- _Given instruction_
Could you write out the opening lines of the data, word for word, stopping after the line that contains "front faces -Y."?

#### Material provided ####

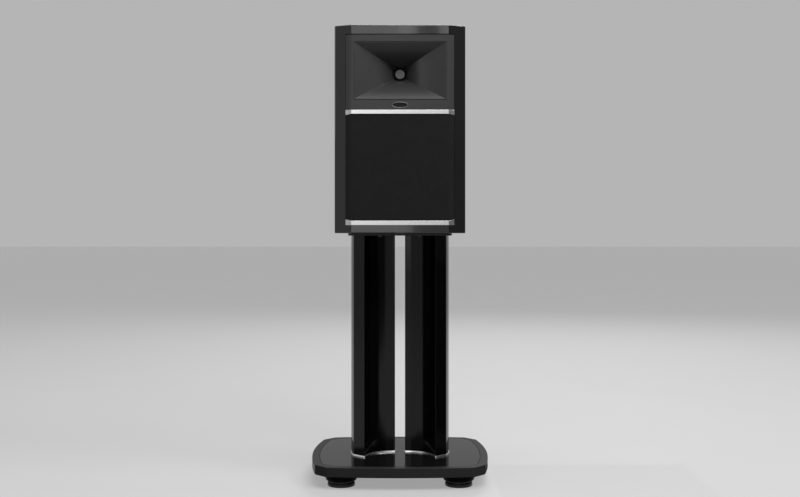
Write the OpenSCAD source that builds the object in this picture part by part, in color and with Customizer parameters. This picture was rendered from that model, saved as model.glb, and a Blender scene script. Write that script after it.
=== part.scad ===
// Bookshelf loudspeaker on its twin-column floor stand.
// Origin on the floor under the middle of the base; +Z up, the front faces -Y.

/* [Base plate] */
// Width of the base plate at its widest
base_w = 452; // [420:1:520]
// Depth of the base plate at its deepest
base_d = 425; // [425:1:500]
// Thickness of the base plate
base_t = 24; // [20:1:32]
// How far the front and back edges bow out
base_front_bow = 11; // [6:1:18]
// How far the side edges bow out
base_side_bow = 17; // [10:1:24]
// Half length of the bowed front edge, up to the corner cut
base_corner_x = 180; // [172:1:190]
// Half length of the bowed side edge, up to the corner cut
base_corner_y = 169.5; // [160:0.5:176]
// Width of the satin rim around the gloss inlay
rim_w = 19; // [14:1:26]
// Thickness of the gloss inlay panel
inlay_t = 4; // [3:0.5:6]
// Groove between inlay and rim
inlay_gap = 0.8; // [0.4:0.1:2]

/* [Feet] */
// Height of a foot, which is the gap under the base plate
foot_h = 31; // [28:1:40]
// Radius of a foot's bowl where it meets the base plate
foot_bowl_r = 40; // [36:1:46]
// Radius of the bowl's lower rim
foot_rim_r = 35; // [32:0.5:38]
// Height of the bowl
foot_bowl_h = 17; // [15:1:20]
// Radius of the ring that stands on the floor
foot_ring_r = 34; // [31:0.5:36]
// Height of the floor ring
foot_ring_h = 9; // [7:0.5:10]
// Distance of a foot's screw from the side edge of the base plate
foot_inset_x = 81; // [76:1:96]
// Distance of a foot's screw from the front or back edge of the base plate
foot_inset_y = 64.5; // [60:0.5:80]
// How far a foot screws down for levelling
foot_travel = 10; // [6:1:12]
// Radius of the foot's screw
stud_r = 5; // [4:0.5:6]
// Radius of the threaded insert in the base plate
insert_r = 9; // [7.5:0.5:12]
// Length of the threaded insert
insert_l = 17; // [15:1:18]

/* [Columns] */
// Height of a column, its foot trim included
column_h = 562; // [400:1:700]
// Gap between the two columns
column_gap = 26; // [20:1:34]
// Radius of the hollow along the front and back of a column
scoop_r = 74; // [70:1:76]
// Distance of the hollow's centre from the middle, sideways
scoop_x = 16; // [14:1:20]
// Distance of the hollow's centre from the middle, front to back
scoop_y = 82; // [80:1:88]
// Sharp edge of a column: distance sideways
edge_x = 90; // [88:0.5:94]
// Sharp edge of a column: distance front to back
edge_y = 79.5; // [78:0.5:82]
// Outer end of the column's slanted face: distance sideways
shoulder_x = 118; // [114:1:122]
// Outer end of the column's slanted face: distance front to back
shoulder_y = 54; // [48:1:60]
// Half width across both columns
column_reach = 127; // [124:1:132]
// Wall of the column extrusion
column_wall = 5; // [4:0.5:6]
// Thickness of the web inside a column
web_t = 5; // [4:0.5:8]
// Radius of the screw ports inside a column
port_boss_r = 9; // [8:0.5:10]
// Height of the bright trim at a column's foot
trim_t = 4; // [3:0.5:8]
// How far the foot trim stands proud of the column
trim_proud = 0.4; // [0.2:0.1:1]

/* [Top plate] */
// Width of the top plate
plate_w = 262; // [258:1:280]
// Depth of the top plate
plate_d = 210; // [200:1:260]
// Thickness of the top plate
plate_t = 6; // [5:0.5:12]
// Corner radius of the top plate
plate_corner_r = 18; // [10:1:30]
// Distance of the cabinet bolts from the middle, sideways
cabinet_bolt_x = 50; // [44:1:56]
// Distance of the cabinet bolts from the middle, front to back
cabinet_bolt_y = 84; // [78:1:88]

/* [Cabinet] */
// Width of the cabinet
cab_w = 322; // [316:1:340]
// Height of the cabinet
cab_h = 510; // [505:1:560]
// Depth of the cabinet
cab_d = 360; // [350:1:400]
// Width of the flat middle of the front
cab_flat_w = 238; // [234:1:244]
// How far back the slanted front faces run
facet_d = 18; // [12:1:22]
// Radius of the bowed side walls
side_r = 1800; // [1500:50:2600]
// Thickness of the side walls
wall_t = 20; // [16:1:22]
// Thickness of the cabinet's top
top_t = 22; // [18:1:26]
// Thickness of the cabinet's bottom
bottom_t = 20; // [18:1:26]
// Width of the opening in the front
opening_w = 267; // [262:1:272]
// Depth of the front frame ahead of the baffle
frame_d = 15; // [14:0.5:20]
// Thickness of the baffle
baffle_t = 28; // [26:1:34]
// Thickness of the rear panel
rear_t = 18; // [16:1:24]
// Height of the horizontal brace above the cabinet's bottom face
brace_z = 283; // [281:1:286]
// Thickness of the brace
brace_t = 15; // [12:1:18]
// Thickness of the damping pads
pad_t = 12; // [8:1:20]

/* [Trim and grille] */
// Height of the lower bright bar
lower_bar_h = 11; // [8:0.5:14]
// Height of the upper bright bar
upper_bar_h = 10; // [8:0.5:14]
// How much taller a bar is at its ends
bar_flare = 2.7; // [0:0.1:4]
// How far the bars stand proud of the front
bar_proud = 1.5; // [0.5:0.1:3]
// Height of the grille between the bars
grille_h = 261; // [258:1:275]
// Thickness of the grille frame
grille_t = 8; // [6:0.5:9]
// Width of the grille frame's border
grille_border = 14; // [13:0.5:18]
// Thickness of the grille cloth
cloth_t = 0.8; // [0.5:0.1:1.2]
// Gap around the grille and the horn panel
reveal = 0.75; // [0.5:0.05:1.2]
// How far the grille pulls off
grille_travel = 60; // [40:5:80]
// Radius of a grille magnet
magnet_disc_r = 4; // [3:0.5:5]
// Thickness of a grille magnet
magnet_disc_t = 3; // [2:0.5:3.5]

/* [Horn] */
// Width of the horn mouth
mouth_w = 230; // [220:1:234]
// Height of the horn mouth
mouth_h = 144; // [138:1:148]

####

- _Written answer_
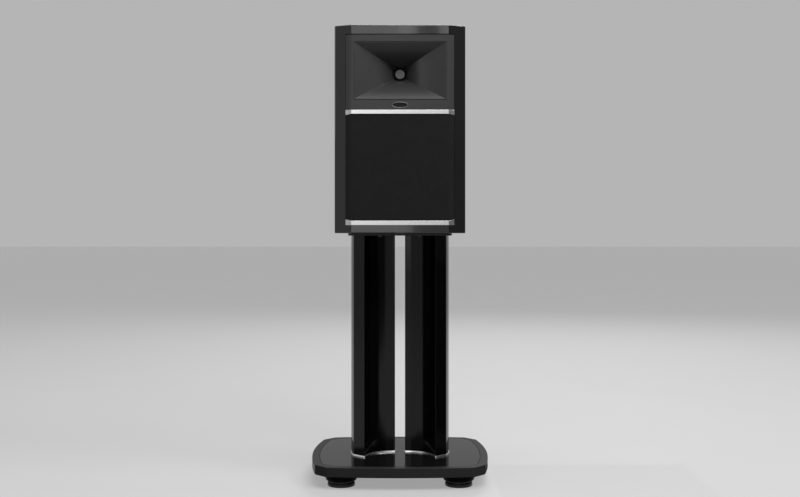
Write the OpenSCAD source that builds the object in this picture part by part, in color and with Customizer parameters. This picture was rendered from that model, saved as model.glb, and a Blender scene script. Write that script after it.
=== part.scad ===
// Bookshelf loudspeaker on its twin-column floor stand.
// Origin on the floor under the middle of the base; +Z up, the front faces -Y.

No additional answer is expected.